At the time, Holder was a father of three little girls, earning $4,000 a year as a teacher. The previous year he had made $5,600 a year working part-time at a grocery store. But, while teaching full time, he studied for his master’s degree in the evenings and went to classes on Saturday mornings.

“Jim taught my class so I could leave an hour early to go to my class in San Francisco,” Holder recalled. Holder earned his master’s degree in education at San Francisco State in 1966, when Dr. Win Payne was superintendent.

“Jim and Assistant Superintendent Herb Salinger got Dr. Payne, who hired a lot of principals, to hire me for my first principal job, at age 29.”

Holder’s contemporaries in the school district were some of Napa’s most notable Napa educators, including Jim Templin, Floyd Seifert, Ed Henderson, Jim Gibbany, Ed Solomon and others.

Holder served 34 years in education, including 27 of those years as principal at Westwood, Northwood, Salvador, Yountville, Snow, Wooden Valley, Capell and El Centro schools. “I’m proud of what I accomplished, especially considering my earlier background,” he said.

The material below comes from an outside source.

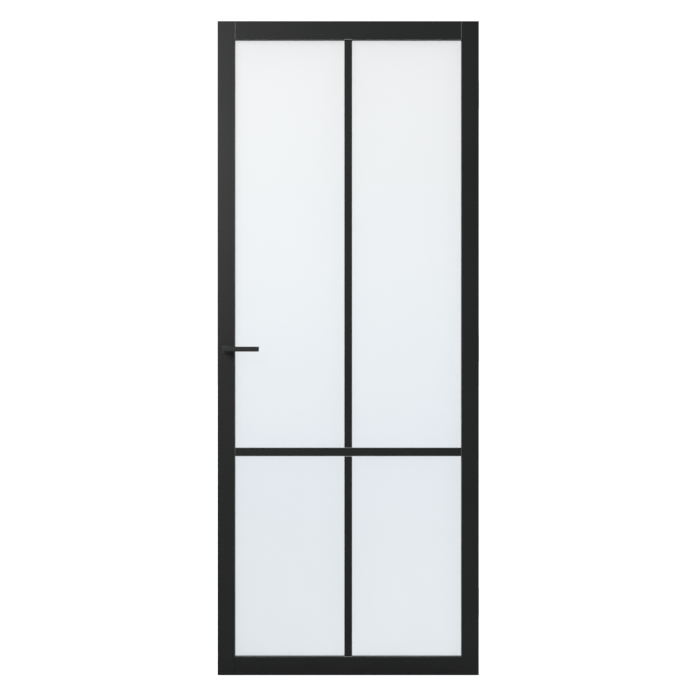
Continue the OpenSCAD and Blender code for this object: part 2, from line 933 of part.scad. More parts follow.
// The two wood screws of one rose, or their holes: side is 1 at the front
module rose_screw_set(side, grow) {
    for (s = [-1, 1])
        screw_y(side * (-half_t - rose_base_t), side,
                axis_x + s * rose_screw_at, lever_z - s * rose_screw_at,
                rose_screw_r + grow, rose_screw_head_r + grow,
                rose_screw_head_r - rose_screw_r, rose_screw_l + grow);
}

module rose_base() {
    a = rose_inner - rose_gap;
    color(steel) difference() {
        prism_y(-half_t - rose_base_t, -half_t)
            eased_rect([axis_x - a, lever_z - a], [axis_x + a, lever_z + a],
                       rose_corner_r - rose_wall, all_corners);
        bar_y(-half_t - rose_base_t - over, -half_t + over, axis_x, lever_z, bush_r + fit);
        rose_screw_set(1, fit);
    }
}

module rose_cap() {
    a = rose_a / 2;
    face_y = -half_t - rose_t;
    color(metal_black) difference() {
        intersection() {
            prism_y(face_y, -half_t)
                eased_rect([axis_x - a, lever_z - a], [axis_x + a, lever_z + a],
                           rose_corner_r, all_corners);
            prism_x(axis_x - a, axis_x + a)
                eased_rect([face_y, lever_z - a], [-half_t, lever_z + a],
                           rose_edge_r, [[-1, -1], [-1, 1]]);
            prism_z(lever_z - a, lever_z + a)
                eased_rect([axis_x - a, face_y], [axis_x + a, -half_t],
                           rose_edge_r, front_corners);
        }
        prism_y(face_y + rose_wall, -half_t + over)
            eased_rect([axis_x - rose_inner, lever_z - rose_inner],
                       [axis_x + rose_inner, lever_z + rose_inner],
                       rose_corner_r - rose_wall, all_corners);
        bar_y(face_y - over, -half_t, axis_x, lever_z, journal_r + 2 * slack);
    }
}

module rose_bush() {
    color(nylon) difference() {
        bar_y(-half_t - bush_out, -half_t + bush_in, axis_x, lever_z, bush_r);
        bar_y(-half_t - bush_out - over, -half_t + bush_in + over, axis_x, lever_z,
              journal_r + fit);
    }
}

module rose_base_front() {
    rose_base();
}

module rose_base_back() {
    back() rose_base();
}

module rose_cap_front() {
    rose_cap();
}

module rose_cap_back() {
    back() rose_cap();
}

module rose_bush_front() {
    rose_bush();
}

module rose_bush_back() {
    back() rose_bush();
}

module rose_screws() {
    color(steel) {
        rose_screw_set(1, 0);
        rose_screw_set(-1, 0);
    }
}

// ---- Hinges ----

// The foot of knuckle i, counted from 0 at the bottom: the leaf's plate has the odd ones
function knuckle_foot(z, i) =
    z - hinge_h / 2 + i * knuckle_h
    + floor((i + 1) / 2) * (washer_t + washer_gap) + floor(i / 2) * head_gap;

// A screw hole of a plate that shows its face at x0: way is the way that its screws go
module plate_hole(x0, way, y, z) {
    screw_x(x0, way, y, z, hinge_hole_r, hinge_screw_head_r + fit,
            screw_sink, plate_t + over);
    edge = x0 - way * over;
    bar_x(min(x0, edge), max(x0, edge), y, z, hinge_screw_head_r + fit);
}

// A hinge plate on one side of the pin, with its knuckles: side is 1 for the frame's plate
module hinge_plate(z, side, own) {
    near = pin_x + side * hinge_gap / 2;
    far = near + side * plate_t;
    low = [min(near, far), plate_low_y, z - hinge_h / 2];
    color(metal_black) difference() {
        union() {
            box(low, [max(near, far), plate_high_y, z + hinge_h / 2]);
            for (i = own) {
                foot = knuckle_foot(z, i);
                box([low[0], plate_high_y - over, foot],
                    [max(near, far), pin_y - pin_r, foot + knuckle_h]);
                bar_z(foot, foot + knuckle_h, pin_x, pin_y, knuckle_r);
            }
        }
        bar_z(z - hinge_h / 2 - over, z + hinge_h / 2 + over, pin_x, pin_y, pin_r + fit);
        for (dy = [-1, 1])
            for (dz = [-1, 1])
                plate_hole(near, side, screw_y + dy * screw_step_y / 2,
                           z + dz * screw_step_z / 2);
    }
}

module hinge_leaf_plate(z) {
    hinge_plate(z, -1, [1, 3]);
}

module hinge_frame_plate(z) {
    hinge_plate(z, 1, [0, 2, 4]);
}

module hinge_pin(z) {
    low = z - hinge_h / 2;
    high = z + hinge_h / 2;
    thin = pin_head_r - pin_head_edge;
    color(metal_black) {
        bar_z(low - pin_head_h / 2, high + pin_head_h / 2, pin_x, pin_y, pin_r);
        bar_z(high, high + pin_head_h - pin_head_edge, pin_x, pin_y, pin_head_r);
        bar_z(high + pin_head_h - pin_head_edge, high + pin_head_h, pin_x, pin_y,
              pin_head_r, thin);
        bar_z(low - pin_head_h + pin_head_edge, low, pin_x, pin_y, pin_head_r);
        bar_z(low - pin_head_h, low - pin_head_h + pin_head_edge, pin_x, pin_y,
              thin, pin_head_r);
    }
}

module hinge_leaf_plate_top() {
    hinge_leaf_plate(hinge_top);
}

module hinge_leaf_plate_middle() {
    hinge_leaf_plate(hinge_middle);
}

module hinge_leaf_plate_bottom() {
    hinge_leaf_plate(hinge_low);
}

module hinge_frame_plate_top() {
    hinge_frame_plate(hinge_top);
}

module hinge_frame_plate_middle() {
    hinge_frame_plate(hinge_middle);
}

module hinge_frame_plate_bottom() {
    hinge_frame_plate(hinge_low);
}

module hinge_pin_top() {
    hinge_pin(hinge_top);
}

module hinge_pin_middle() {
    hinge_pin(hinge_middle);
}

module hinge_pin_bottom() {
    hinge_pin(hinge_low);
}

// A bearing washer under each knuckle of the leaf's plates
module hinge_washers() {
    color(nylon) for (z = hinge_places)
        for (i = [1, 3]) {
            foot = knuckle_foot(z, i);
            difference() {
                bar_z(foot - washer_t, foot, pin_x, pin_y, knuckle_r - slack);
                bar_z(foot - washer_t - over, foot + over, pin_x, pin_y, pin_r + slack);
            }
        }
}

// The screws of the leaf's plate at height z, or their holes in the timber
module hinge_screw_set(z, grow) {
    for (dy = [-1, 1])
        for (dz = [-1, 1])
            screw_x(half_w, -1, screw_y + dy * screw_step_y / 2, z + dz * screw_step_z / 2,
                    hinge_screw_r + grow, hinge_screw_head_r + grow,
                    screw_sink, hinge_screw_l + grow);
}

module hinge_screws() {
    color(metal_black) for (z = hinge_places) hinge_screw_set(z, 0);
}

lock_stile();
hinge_stile();
top_rail();
bottom_rail();
corner_dowels();
glass_pane();
glazing_tape_front();
glazing_tape_back();
setting_blocks();
glazing_bead_left();
glazing_bead_right();
glazing_bead_top();
glazing_bead_bottom();
bead_pins();
cross_bar_front();
cross_bar_back();
upper_bar_front();
upper_bar_back();
lower_bar_front();
lower_bar_back();
bar_tapes_front();
bar_tapes_back();
lock_case();
lock_cover();
case_screws();
lock_forend();
forend_screws();
latch_bolt();
latch_magnet();
latch_collar();
latch_spring();
follower();
return_spring();
spindle();
lever_front();
lever_back();
grub_screws();
rose_base_front();
rose_base_back();
rose_cap_front();
rose_cap_back();
rose_bush_front();
rose_bush_back();
rose_screws();
hinge_leaf_plate_top();
hinge_leaf_plate_middle();
hinge_leaf_plate_bottom();
hinge_frame_plate_top();
hinge_frame_plate_middle();
hinge_frame_plate_bottom();
hinge_pin_top();
hinge_pin_middle();
hinge_pin_bottom();
hinge_washers();
hinge_screws();
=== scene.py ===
# %% [markdown]
# # A glazed door leaf, finished and lit
#
# The object is an interior door: a slim black frame of timber round one satin pane, black bars
# on both faces of the glass, a bar lever on a small square rose, and three butt hinges. Its solid
# parts were drawn in CAD. This script loads them, gives each one the finish of the real piece,
# makes the pieces whose curves matter most anew, and sets up a soft studio round the door.
#
# All lengths are in metres. X runs along the door's width towards the hinges, Y from its front
# face to its back face, and Z up.

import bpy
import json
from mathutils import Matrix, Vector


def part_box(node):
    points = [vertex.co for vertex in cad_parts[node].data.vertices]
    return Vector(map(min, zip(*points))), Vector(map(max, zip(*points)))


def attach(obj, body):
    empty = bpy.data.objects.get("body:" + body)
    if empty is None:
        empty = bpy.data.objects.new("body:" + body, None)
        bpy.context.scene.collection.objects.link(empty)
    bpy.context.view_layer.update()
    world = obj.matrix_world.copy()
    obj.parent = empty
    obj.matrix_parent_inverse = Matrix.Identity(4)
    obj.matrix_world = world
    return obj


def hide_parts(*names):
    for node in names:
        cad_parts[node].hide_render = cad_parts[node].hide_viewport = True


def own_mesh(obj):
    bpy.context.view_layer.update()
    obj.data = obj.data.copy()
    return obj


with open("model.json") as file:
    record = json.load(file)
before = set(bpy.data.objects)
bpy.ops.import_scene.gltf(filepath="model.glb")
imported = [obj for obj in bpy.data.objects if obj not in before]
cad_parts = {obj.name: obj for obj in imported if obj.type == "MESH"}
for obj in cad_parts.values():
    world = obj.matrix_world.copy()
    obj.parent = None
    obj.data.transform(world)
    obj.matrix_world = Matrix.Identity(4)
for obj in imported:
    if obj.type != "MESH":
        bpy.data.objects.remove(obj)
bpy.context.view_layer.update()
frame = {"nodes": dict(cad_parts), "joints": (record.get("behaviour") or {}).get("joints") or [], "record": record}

# %% Modules and small values
import json
import math

import bpy
import numpy as np

mm = 0.001
scene = bpy.context.scene
nodes = frame["nodes"]
joints = {joint["name"]: joint for joint in frame["joints"]}

# %% [markdown]
# ## Building with nodes
#
# A procedural material is a graph of nodes. Making each node takes the same three steps: add it,
# set its options, and plug its inputs. One helper does all three, so that the cells below read
# as a list of what each finish is made of.

# %% Node helpers
def add(tree, kind, plugs=None, **options):
    """Adds a node, sets its options, and gives each named input a number, a colour or a link."""
    made = tree.nodes.new(kind)
    for name, value in options.items():
        setattr(made, name, value)
    for name, value in (plugs or {}).items():
        if isinstance(value, bpy.types.NodeSocket):
            tree.links.new(value, made.inputs[name])
        else:
            made.inputs[name].default_value = value
    return made


def reckon(tree, operation, first, second=0.0, third=0.0):
    """The output of a Math node."""
    plugs = {0: first, 1: second, 2: third}
    return add(tree, "ShaderNodeMath", plugs, operation=operation).outputs[0]


def spread(tree, value, low, high, to_low, to_high):
    """Maps the span from low to high onto the span from to_low to to_high, and stops at its ends."""
    plugs = {"Value": value, "From Min": low, "From Max": high, "To Min": to_low, "To Max": to_high}
    return add(tree, "ShaderNodeMapRange", plugs).outputs["Result"]


def blend_colours(tree, share, first, second):
    """Mixes two colours: the first where share is 0, the second where it is 1."""
    made = add(tree, "ShaderNodeMix", data_type="RGBA")
    for socket, value in zip((made.inputs[0], made.inputs[6], made.inputs[7]), (share, first, second)):
        if isinstance(value, bpy.types.NodeSocket):
            tree.links.new(value, socket)
        else:
            socket.default_value = value
    return made.outputs[2]


def shader_group(name, takes, gives):
    """A new node group with named sockets: returns its tree, its inputs and its output node."""
    tree = bpy.data.node_groups.new(name, "ShaderNodeTree")
    for label, kind in takes.items():
        tree.interface.new_socket(name=label, in_out="INPUT", socket_type=f"NodeSocket{kind}")
    for label, kind in gives.items():
        tree.interface.new_socket(name=label, in_out="OUTPUT", socket_type=f"NodeSocket{kind}")
    return tree, tree.nodes.new("NodeGroupInput").outputs, tree.nodes.new("NodeGroupOutput")


def place(tree, group, **plugs):
    """Places a node group in a material, with its own values: returns the group's outputs."""
    made = add(tree, "ShaderNodeGroup", node_tree=group)
    for label, value in plugs.items():
        socket = made.inputs[label.replace("_", " ")]
        if isinstance(value, bpy.types.NodeSocket):
            tree.links.new(value, socket)
        else:
            socket.default_value = value
    return made.outputs


print("node helpers are ready")

# %% [markdown]
# ## Effects that several finishes share
#
# Real coatings are never perfectly even. Three effects turn up on almost every piece of a door:
# the film of paint has a fine ripple, its colour and gloss drift a little over a hand's breadth,
# and a band along the edges is paler: worn smooth by hands on most pieces, and a painted
# highlight on the roses' rims. Each is a node group that is built once and placed in every
# material that needs it, with other values each time.
#
# All three read Object coordinates. Every piece sits at the origin with its place in its mesh, so
# these coordinates are the door's own, in metres, and a pattern stays put when the door swings.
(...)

John and Carol, his wife of 64 years, have four children, including a daughter, Pam Perkins, who is currently principal at Salvador and El Centro. Her daughter, Kacy Perkins, attended Napa Valley College and earned a softball scholarship to attend Lyons College in Batesville, Arkansas, where she is studying fashion design.

Holder said he offered to tell his story, in the hopes that it may help someone else decide to attend the local community college.

He also credits his wife Carol for working hard to help put him through school. He and his daughter made a “PHT” certificate for Carol, which stands for “Put Hubby Through.”

“There were a lot of things I could do, and did, because Carol had so much faith in me. I couldn’t let her down,” said Holder, who still chuckles about his 64-year marriage.

“We’ve worn out our wedding rings – they don’t last 64 years,” he said. “Every day I thank God that I’ve lived this long, but also that I still have Carol.”

He said that the secrets to a long marriage are, “Having a common faith, perseverance, hard work, a sense of humor and not giving up.”

“God has a great sense of humor to let two opposites fall in love and then tell them to now live together. But, wouldn’t it be boring if we were both just alike?” Holder asked. “It took us 64 years to find out we are so opposite,” Carol added.

Editor’s note: Napa Valley College is turning 75 this year, spurring alumni to come forward with their stories about how the college played a pivotal role in their lives. This is one of those stories.